In this article, we present the assumptions, methodological strategies and final results of the above-mentioned study. The first part of the article highlights the emergence of discourses that claim a new epistemology of practice, alternative to the more traditional one, which have started to circulate in the national and international educational field in the last decades, echoing in teacher education. Then, the text problematizes the way these discourses have been appropriated by Brazilian educational policies, pointing out the tensions between the professional conceptions of teacher education and the historical limitations of the training structures of the country, which are based on an incipient consideration of teachers’ practices and experiences. Given this scenario, the third part contextualizes the creation of the First Licentiate Degree in Pedagogy - Parfor [Curso de Primeira Licenciatura em Pedagogia do Parfor] from the National Plan for the Training of Teachers of Basic Education. This is a proposal of an undergraduate degree for in-service teachers, taken as empirical reference for this study and which grounds the discussions presented here.

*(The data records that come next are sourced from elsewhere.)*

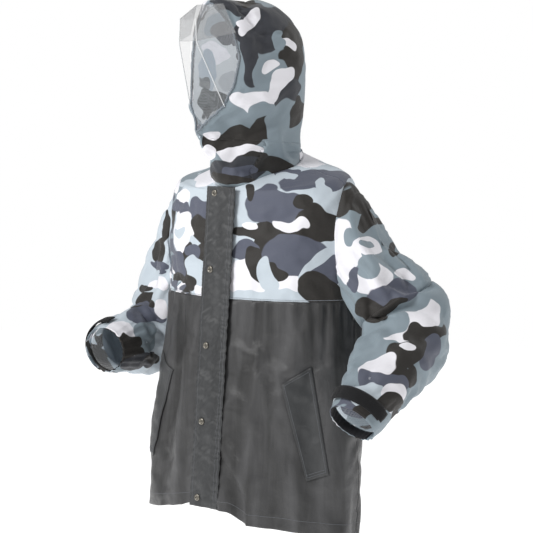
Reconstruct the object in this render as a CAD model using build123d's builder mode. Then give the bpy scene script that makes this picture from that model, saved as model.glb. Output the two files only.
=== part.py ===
from build123d import *
from math import cos, hypot, radians, sin
import os

os.makedirs("parts", exist_ok=True)

# Frame: +Z up, the wearer faces -Y, the wearer's left is +X.
# Origin: on the wearer's neck axis, level with the nape seam.

# Cloth and clearances
cloth = 2.0
lining = 1.0
gap = 0.4
overrun = 6.0
hem_turn = 3.0

# Trunk: the centre front is one straight line that leans forward as it goes down
neck_depth = 123.0
neck_level = -56.0
front_lean = 0.09
neck_half_width = 98.0
nape = (55.0, 15.0)
shoulder_half_width = 208.0
shoulder_level = -76.0
shoulder_back = (95.0, -32.0)
slope_inset = 48.0
slope_level = -66.0
slope_back = (76.0, -6.0)
armpit_inset = 4.0
armpit_level = -160.0
armpit_back = (128.0, -140.0)
chest_half_width = 230.0
chest_back_depth = 147.0
waist_half_width = 237.0
waist_back_depth = 136.0
hem_half_width = 246.0
hem_level = -700.0
hem_back = (97.0, -738.0)
waist_level = -450.0
chest_level = -270.0
side_seam_depth = -15.0
collar_inset = 5.0
collar_seam_depth = -100.0
opening_half_width = 12.0

# Hood: the profile gives a front point, and how far the back and the sides come in from the widest section
hood_half_width = 108.0
hood_foot_half_width = 93.0
hood_back_depth = 50.0
chin = (-198.0, 36.0)
nape_fold = (57.0, 20.0)
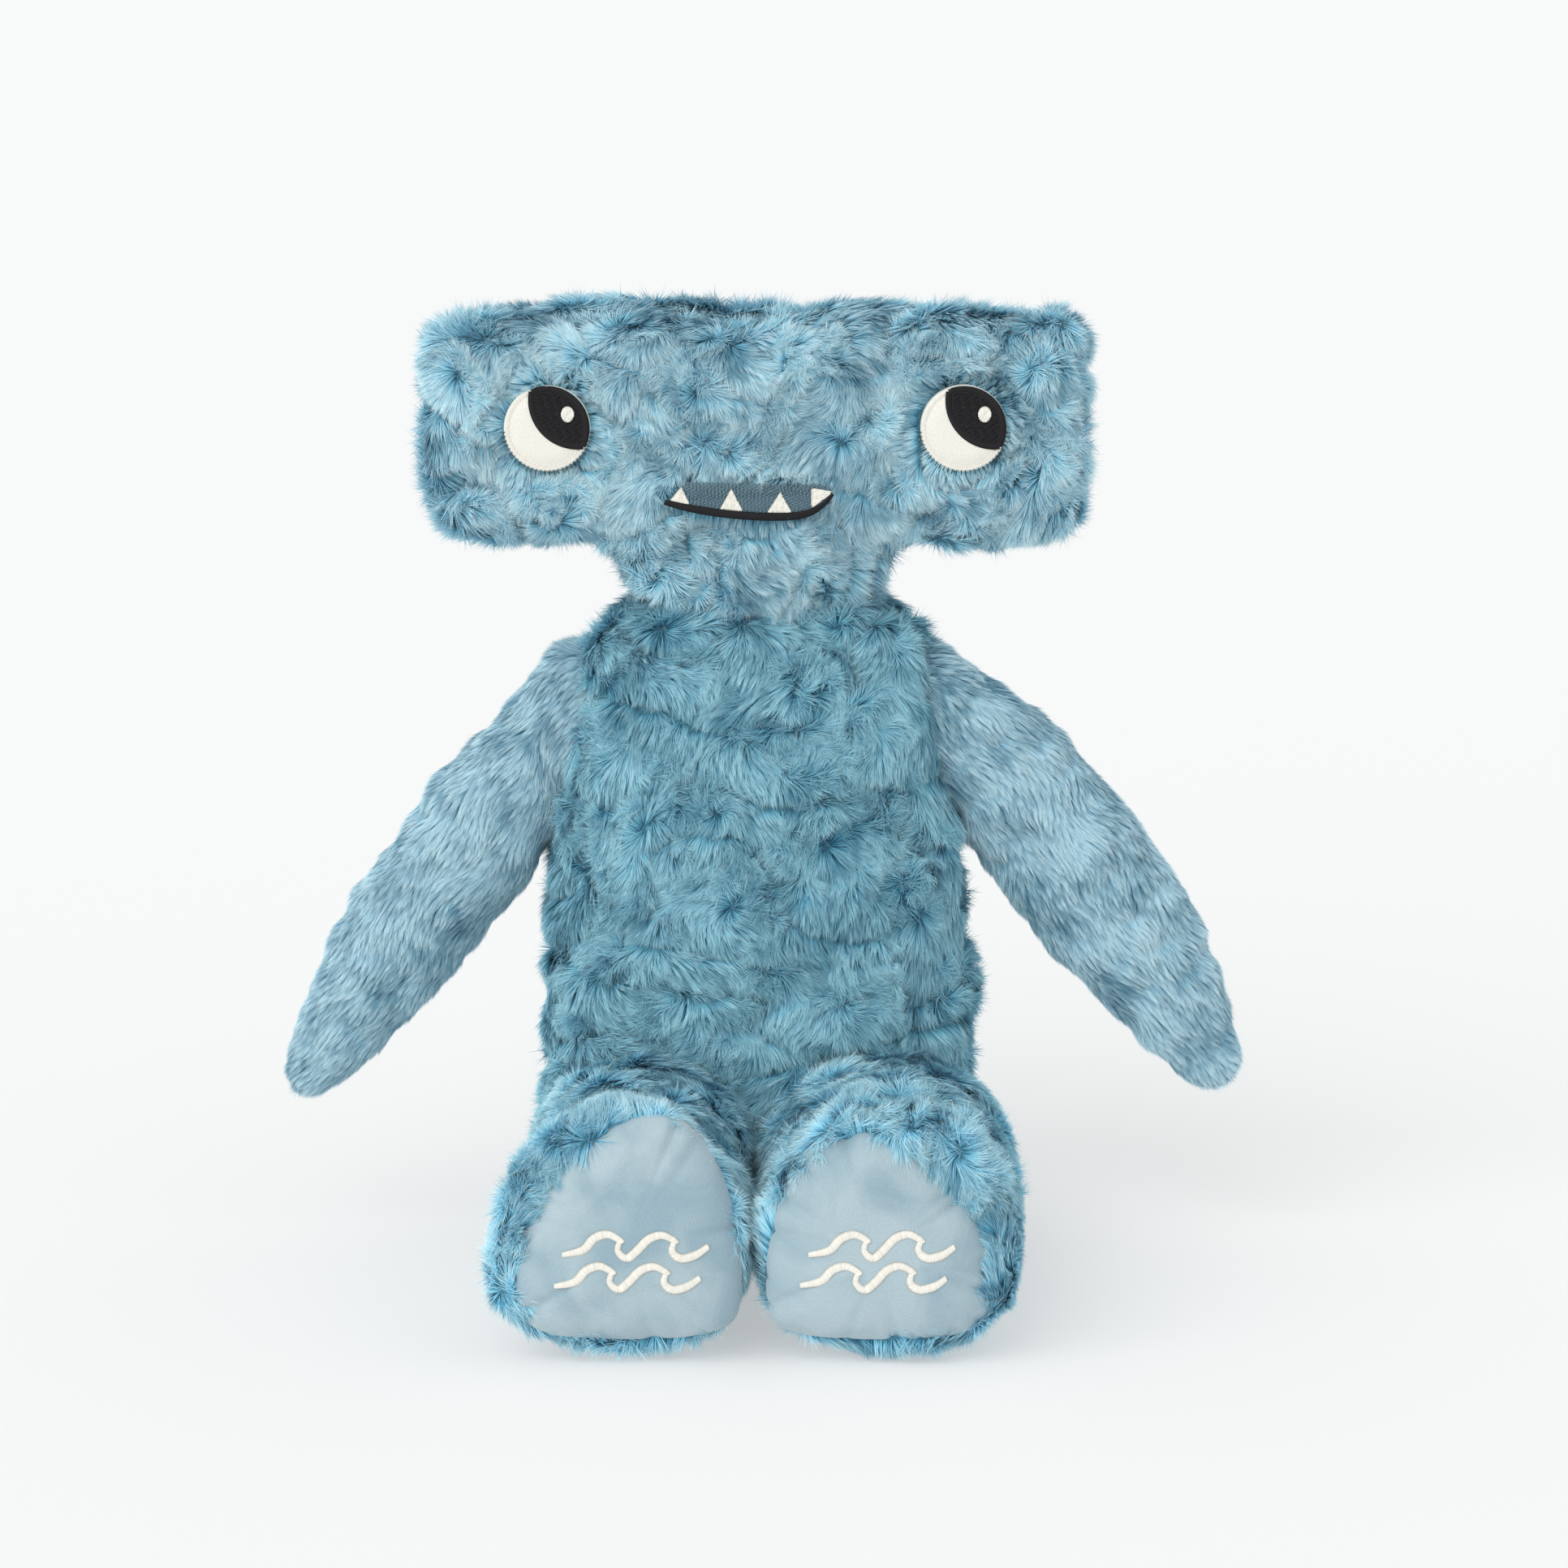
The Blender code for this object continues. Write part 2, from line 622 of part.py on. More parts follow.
def tooth_outline(index):
    """A triangle that stands on the lip, with its tip over its middle or over its left edge."""
    middle, lean = TOOTH_PLACES[index]
    half = TOOTH_WIDTH / 2
    foot = LIP_THICKNESS / 2 + 2 * GAP
    base = [(x, lip_height(x) + foot) for x in (middle - half, middle + half)]
    tip = middle + half * lean
    return [*base, (tip, lip_height(tip) + foot + TOOTH_HEIGHT)]


def build_face(joint):
    """The eyes and the mouth, each layer GAP in front of the one below. Returns the pockets cut for them."""
    front = -HEAD_DEPTH / 2
    floor = front + EYE_SUNK
    pockets = []
    for side, sign in (("left", 1), ("right", -1)):
        centre = (sign * EYE_SPACING / 2, NECK_AXIS.z + EYE_RISE)
        radius = EYE_DIAMETER / 2
        pocket = prism(disc(centre, radius + GAP, radius + GAP), floor, FAR)
        pockets.append(new_object(f"{side}_eye_pocket", pocket, joint))
        new_object(
            f"{side}_eye_white", prism(disc(centre, radius, radius), floor - GAP, FELT), joint,
            "felt_cream",
        )
        level = floor - 2 * GAP - FELT
        new_object(
            f"{side}_pupil", prism(pupil_outline(centre), level, FELT), joint, "felt_black"
        )
        glint = (centre[0] + GLINT_OFFSET[0], centre[1] + GLINT_OFFSET[1])
        new_object(
            f"{side}_glint",
            prism(disc(glint, GLINT_SIZE[0] / 2, GLINT_SIZE[1] / 2, 12), level - GAP - FELT, SATIN),
            joint, "thread_cream",
        )
    line = lip_line()
    lip = ribbon(line, LIP_THICKNESS, LIP_TAPER)
    line[0] -= (line[1] - line[0]).normalized() * MOUTH_MARGIN
    line[-1] += (line[-1] - line[-2]).normalized() * MOUTH_MARGIN
    around = ribbon(line, LIP_THICKNESS + 2 * MOUTH_MARGIN)
    pockets.append(new_object("lip_pocket", prism(around, floor, FAR), joint))
    pockets.append(new_object("mouth_pocket", prism(mouth_outline(MOUTH_MARGIN), floor, FAR), joint))
    new_object("lip", prism(lip, floor - GAP, SATIN), joint, "felt_black")
    new_object("mouth_patch", prism(mouth_outline(), floor - GAP, FELT), joint, "mouth_blue")
    for index in range(len(TOOTH_PLACES)):
        new_object(
            f"tooth_{index + 1}", prism(tooth_outline(index), floor - 2 * GAP - FELT, FELT), joint,
            "thread_cream",
        )
    return pockets


def build_head():
    joint = "neck_joint"
    pockets = build_face(joint)
    top = HEAD_LOW - NECK_AXIS.z + 2 * PILE
    stem = new_object("neck_stem", neck_shape(0, top), joint)
    cavity = new_object("head_cavity", hammer_shape(PILE), joint)
    boolean(cavity, "UNION", new_object("neck_cavity", neck_shape(PILE, top + PILE), joint))
    seam = HEAD_DEPTH / 2 - FACE_SEAM
    slices = {
        "head_front_panel": ((-FAR, -FAR, -FAR), (FAR, -seam - GAP / 2, FAR)),
        "head_gusset": ((-FAR, -seam + GAP / 2, HEAD_LOW + GAP / 2), (FAR, seam - GAP / 2, FAR)),
        "neck_gusset": ((-FAR, -seam + GAP / 2, -FAR), (FAR, seam - GAP / 2, HEAD_LOW - GAP / 2)),
        "head_back_panel": ((-FAR, seam + GAP / 2, -FAR), (FAR, FAR, FAR)),
    }
    for name, (low, high) in slices.items():
        cut = cutter_block(f"{name}_slice", low, high, joint)
        panel = new_object(name, hammer_shape(), joint, "fur")
        boolean(panel, "UNION", stem)
        boolean(panel, "DIFFERENCE", cavity)
        boolean(panel, "INTERSECT", cut)
        if name == "head_front_panel":
            boolean(panel, "DIFFERENCE", *pockets)
    core = new_object("head_stuffing", hammer_shape(PILE + GAP), joint, "fibre")
    inner_stem = new_object("inner_stem", neck_shape(PILE + GAP, top + 2 * PILE), joint)
    boolean(core, "UNION", inner_stem)


# ---------------------------------------------------------------- limbs and fin
def build_arm(side):
    joint = f"{side}_shoulder_joint"
    cavity = new_object(f"{side}_arm_cavity", on_side(arm_shape(PILE), side), joint)
    for name, low, high in (("front", -FAR, -GAP / 2), ("back", GAP / 2, FAR)):
        cut = cutter_block(f"{side}_arm_{name}_half", (-FAR, low, -FAR), (FAR, high, FAR), joint)
        panel = new_object(f"{side}_arm_{name}_panel", on_side(arm_shape(), side), joint, "fur")
        boolean(boolean(panel, "DIFFERENCE", cavity), "INTERSECT", cut)
    new_object(f"{side}_arm_stuffing", on_side(arm_shape(PILE + GAP), side), joint, "fibre")


def wave_strokes(row):
    """The lines of one row of waves as lists of (x, z) points round the row's middle: each crest curls over,
    and the next line starts under the curl."""
    start = WAVE_SHEAR * (row - 0.5) - WAVE_LENGTH * (WAVE_CRESTS + WAVE_END[-1][0]) / 2
    shapes = [WAVE_FIRST_FOOT + WAVE_CREST]
    shapes += [WAVE_FOOT + WAVE_CREST] * (WAVE_CRESTS - 1)
    shapes.append(WAVE_FOOT + WAVE_END)
    return [
        [(start + WAVE_LENGTH * (wave + along), WAVE_HEIGHT * up) for along, up in shape]
        for wave, shape in enumerate(shapes)
    ]


def build_waves(side, joint):
    """Two rows of waves on a sole. They break towards the toy's left on both feet."""
    sign = 1 if side == "left" else -1
    middle = sign * (FOOT_WIDTH / 2 + GAP - WAVE_INWARD)
    for row, height in enumerate(WAVE_HEIGHTS):
        for index, stroke in enumerate(wave_strokes(row)):
            line = smooth_line([(middle + x, height + z) for x, z in stroke], 2)
            outline = ribbon(line, WAVE_LINE)
            shape = prism(outline, SOLE_FRONT - GAP, SATIN)
            if index == 0:
                thing = new_object(
                    f"{side}_sole_wave_{row + 1}", shape, joint, "thread_cream"
                )
            else:
                boolean(thing, "UNION", new_object(f"{side}_wave_{row}_{index}", shape, joint))


def build_leg(side):
    joint = f"{side}_hip_joint"
    cavity = new_object(
        f"{side}_leg_cavity", on_side(leg_shape(PILE, 0.02), side), joint
    )
    rim = HIP_AXIS.y - LEG_LENGTH
    opening = new_object(
        f"{side}_sole_opening",
        on_side(loft([sole_section(rim + SOLE_DEPTH + PILE, PILE), sole_section(rim - 0.03, PILE)]), side),
        joint,
    )
    seam = HIP_RADIUS
    for name, low, high in (("lower", -FAR, seam - GAP / 2), ("upper", seam + GAP / 2, FAR)):
        cut = cutter_block(f"{side}_leg_{name}_half", (-FAR, -FAR, low), (FAR, FAR, high), joint)
        panel = new_object(f"{side}_leg_{name}_panel", on_side(leg_shape(), side), joint, "fur")
        boolean(boolean(panel, "DIFFERENCE", cavity, opening), "INTERSECT", cut)
    behind = cutter_block(
        f"{side}_leg_behind_sole", (-FAR, rim + SOLE_DEPTH + GAP, -FAR), (FAR, FAR, FAR), joint
    )
    core = new_object(
        f"{side}_leg_stuffing", on_side(leg_shape(PILE + GAP, 0.01), side), joint, "fibre"
    )
    boolean(core, "INTERSECT", behind)
    pad = sole_shape(GAP, SOLE_DEPTH, SOLE_BULGE)
    new_object(f"{side}_sole", on_side(pad, side), joint, "minky")
    build_waves(side, joint)


def build_fin():
    joint = "dorsal_fin_joint"
    cavity = new_object("dorsal_fin_cavity", fin_shape(FIN_CLOTH), joint)
    for side, low, high in (("left", GAP / 2, FAR), ("right", -FAR, -GAP / 2)):
        cut = cutter_block(f"dorsal_fin_{side}_half", (low, -FAR, -FAR), (high, FAR, FAR), joint)
        panel = new_object(f"dorsal_fin_{side}_panel", fin_shape(), joint, "fur")
        boolean(boolean(panel, "DIFFERENCE", cavity), "INTERSECT", cut)
    new_object("dorsal_fin_stuffing", fin_shape(FIN_CLOTH + GAP), joint, "fibre")


# ---------------------------------------------------------------- assembly
def middle_of_footprint():
    """How far the toy moves along Y, so that the origin is halfway between its soles and its fin."""
    front = SOLE_FRONT - GAP - SATIN
    back = fin_root().y + FIN_REACH
    return -(front + back) / 2


clear_scene()
add_joint("toy_centre", (0, middle_of_footprint(), 0))
add_joint("neck_joint", NECK_AXIS)
add_joint("left_shoulder_joint", SHOULDER_AXIS)
add_joint("right_shoulder_joint", Matrix.Diagonal((-1, 1, 1)) @ SHOULDER_AXIS)
add_joint("left_hip_joint", HIP_AXIS)
add_joint("right_hip_joint", HIP_AXIS)
add_joint("dorsal_fin_joint", fin_root())
build_torso()
build_head()
for toy_side in ("left", "right"):
    build_arm(toy_side)
    build_leg(toy_side)
build_fin()
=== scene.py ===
# %% [markdown]
# # A plush hammerhead shark
#
# This script dresses a finished mechanical model in its looks. The model says where each part is and how it
# moves. Here each part gets a soft skin, and the skins grow fur. The toy faces -Y and sits on z = 0. "left"
# and "right" are the toy's own, so left is +X. Every length is in metres.

# %% Loading the frame
import json
import math

import bmesh
import bpy
import numpy as np
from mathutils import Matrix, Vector, noise
from mathutils.bvhtree import BVHTree

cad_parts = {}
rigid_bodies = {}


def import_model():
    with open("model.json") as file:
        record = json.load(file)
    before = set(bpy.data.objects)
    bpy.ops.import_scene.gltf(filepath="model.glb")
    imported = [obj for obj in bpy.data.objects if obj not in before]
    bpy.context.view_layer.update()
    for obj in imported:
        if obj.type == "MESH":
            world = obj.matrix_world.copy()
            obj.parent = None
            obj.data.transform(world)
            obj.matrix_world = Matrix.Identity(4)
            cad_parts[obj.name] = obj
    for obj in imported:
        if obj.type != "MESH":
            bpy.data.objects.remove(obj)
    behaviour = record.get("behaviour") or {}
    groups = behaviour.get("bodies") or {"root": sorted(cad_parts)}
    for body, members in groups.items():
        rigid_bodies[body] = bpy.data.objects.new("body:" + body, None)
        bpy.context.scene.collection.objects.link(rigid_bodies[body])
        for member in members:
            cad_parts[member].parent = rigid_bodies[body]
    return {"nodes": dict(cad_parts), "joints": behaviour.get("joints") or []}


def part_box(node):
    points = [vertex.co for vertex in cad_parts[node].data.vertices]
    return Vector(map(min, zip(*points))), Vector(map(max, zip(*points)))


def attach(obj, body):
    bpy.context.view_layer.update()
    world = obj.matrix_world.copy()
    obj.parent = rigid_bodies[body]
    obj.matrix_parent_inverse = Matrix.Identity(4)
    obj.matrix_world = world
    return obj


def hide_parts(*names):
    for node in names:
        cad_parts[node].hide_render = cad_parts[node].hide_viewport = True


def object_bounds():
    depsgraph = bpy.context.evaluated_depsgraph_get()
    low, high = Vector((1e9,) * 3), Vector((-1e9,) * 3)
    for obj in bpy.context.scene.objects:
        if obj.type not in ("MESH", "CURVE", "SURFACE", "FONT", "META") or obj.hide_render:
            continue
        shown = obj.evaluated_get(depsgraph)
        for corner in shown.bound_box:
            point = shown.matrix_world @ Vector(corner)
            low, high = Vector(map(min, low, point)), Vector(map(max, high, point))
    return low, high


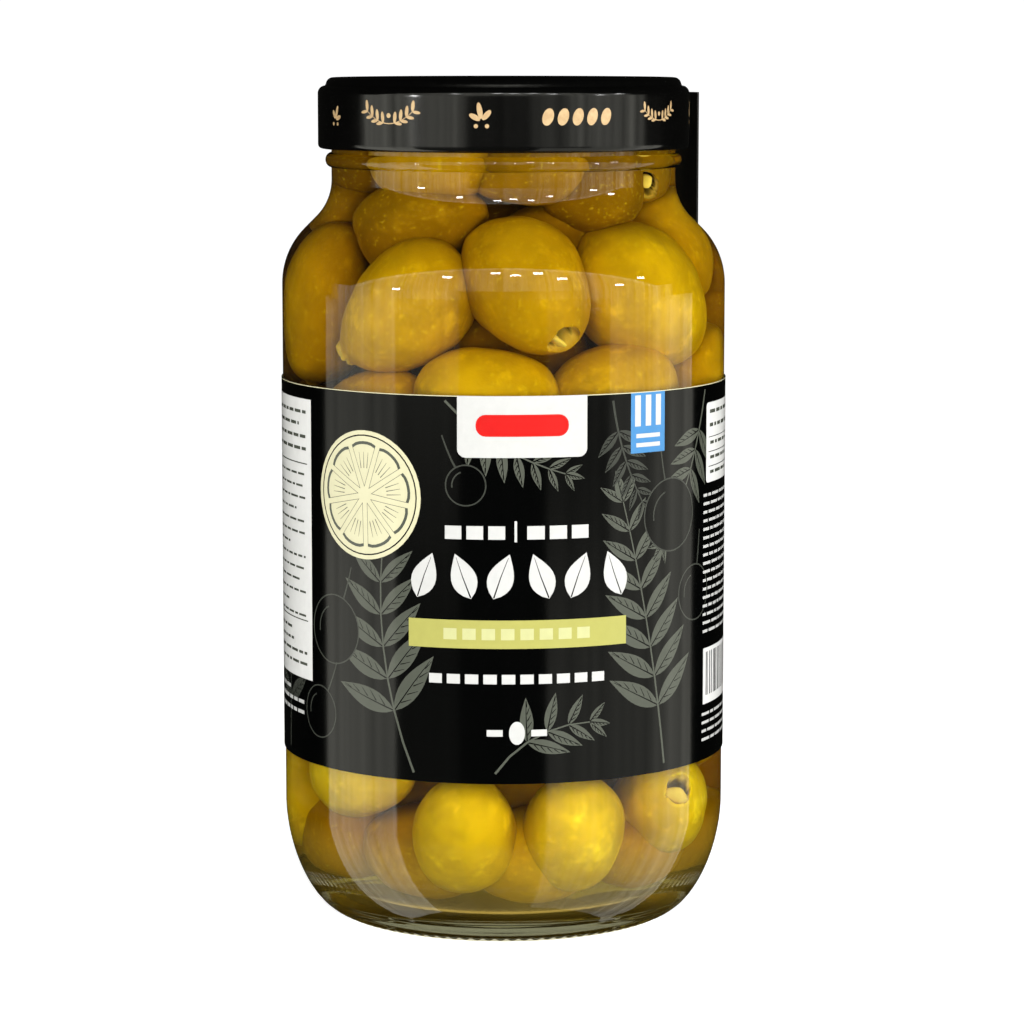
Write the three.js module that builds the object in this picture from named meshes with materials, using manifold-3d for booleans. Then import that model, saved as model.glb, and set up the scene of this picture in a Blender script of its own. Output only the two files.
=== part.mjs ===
// A tall glass jar of large pitted green olives: glass, twist-off lid, wrap-round label, seal strip
// and the heap of olives. Millimetres, +Z up. The origin is the middle of the base, and -Y is the front.

import * as THREE from 'three';
import { mergeVertices } from 'three/addons/utils/BufferGeometryUtils.js';
import Module from 'manifold-3d';

const wasm = await Module();
wasm.setup();

// Driving dimensions of the glass
const BODY_RADIUS = 55;
const WALL = 2.7;
const FOOT_RADIUS = 41.8;
const FOOT_WIDTH = 2.8;
const PUNT_HEIGHT = 2.4;
const FLOOR_HEIGHT = 7.2;
const FLOOR_RISE = 0.8;
const HEEL_HEIGHT = 27.5;
const SHOULDER_BOTTOM = 157.3;
const SHOULDER_RADIUS = 19.2;
const SHOULDER_TURN = Math.PI / 4;
const NECK_RADIUS = 42.6;
const NECK_FILLET = 13;
const BEAD_HEIGHT = 187.8;
const BEAD_REACH = 1.5;
const BEAD_HALF = 1.8;
const MOUTH_HEIGHT = 206.7;
const LIP_ROUND = 1.1;

// The heel's outline is a superellipse, and these are its two exponents
const HEEL_UP = 1.8;
const HEEL_OUT = 1.69;

// Driving dimensions of the lid
const LID_RADIUS = 45.9;
const LID_TOP = 208;
const LID_BOTTOM = 190.6;
const LID_SHEET = 0.8;
const CORNER_RADIUS = 1.9;
const RIM_INNER = 38.4;
const RIM_OUTER = 43.9;
const RIM_RISE = 2.0;
const PANEL_DROP = 1.6;
const CURL_RADIUS = 1.05;

// Driving dimensions of the label and of the seal strip that stands on it
const LABEL_BOTTOM = 41.5;
const LABEL_TOP = 134.2;
const LABEL_GAP = 0.15;
const LABEL_SHEET = 0.25;
const STRIP_BOTTOM = 122;
const STRIP_TOP = 204;
const STRIP_FREE_EDGE = 117.6;
const STRIP_FAR_EDGE = 165;
const STRIP_SHEET = 0.5;
const STRIP_GAP = 0.4;
const STRIP_BEND_FROM = 158;
const STRIP_BEND_TO = 189;
const STRIP_TURN_FROM = 122;
const STRIP_TURN_TO = 146;

// Driving dimensions of the heap
const OLIVE_LENGTH = 34;
const OLIVE_WIDTH = 26;
const OLIVE_GAP = 0.4;
const CORE_RADIUS = 37;
const CORE_NECK_RADIUS = 27;
const CORE_BOTTOM = 14;
const CORE_SHOULDER = 150;
const CORE_TOP = 192;

// How finely the round shapes are divided
const ROUND_STEPS = 48;
const HEEL_STEPS = 7;
const SHOULDER_STEPS = 4;
const CAVITY_HEEL_STEPS = 5;
const CAVITY_SHOULDER_STEPS = 3;
const OLIVE_STEPS = 12;
const OLIVE_RINGS = 7;
const STRIP_COLUMNS = 6;
const STRIP_ROWS = 12;
const SEED = 7;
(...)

Finally, we focus on the main results of this research, questioning the tensions identified in the training proposals analyzed and pointing out ways to face them.

THE EPISTEMOLOGY OF PROFESSIONAL PRACTICE IN DISCOURSES ON TEACHER EDUCATION

For the last 30 years, the field of studies on teacher education has circulated around discourses that emphasize the need for teachers to develop professional knowledge allowing them to act with autonomy and pertinence when confronted with complex situations while teaching (Zeichner, 1993; 2008; García, 1997; Pérez Gomes, 1997; Gauthier, 1998; Pacheco e Flores, 1999; Pimenta, 1999; Tardif, 2000; 2013; Altet, 2001). Such an epistemological perspective, with important political consequences, guides the search for an alternative model of teacher education that can reach, simultaneously, a high professional and academic level (Etienne et al, 2009), and is able to offer teachers, through “long-lasting studies”, greater possibilities to “enact, with autonomy and responsibility, non-routine intellectual acts in pursuing objectives in a complex situation.” (Perrenoud et al., 2001, p.11)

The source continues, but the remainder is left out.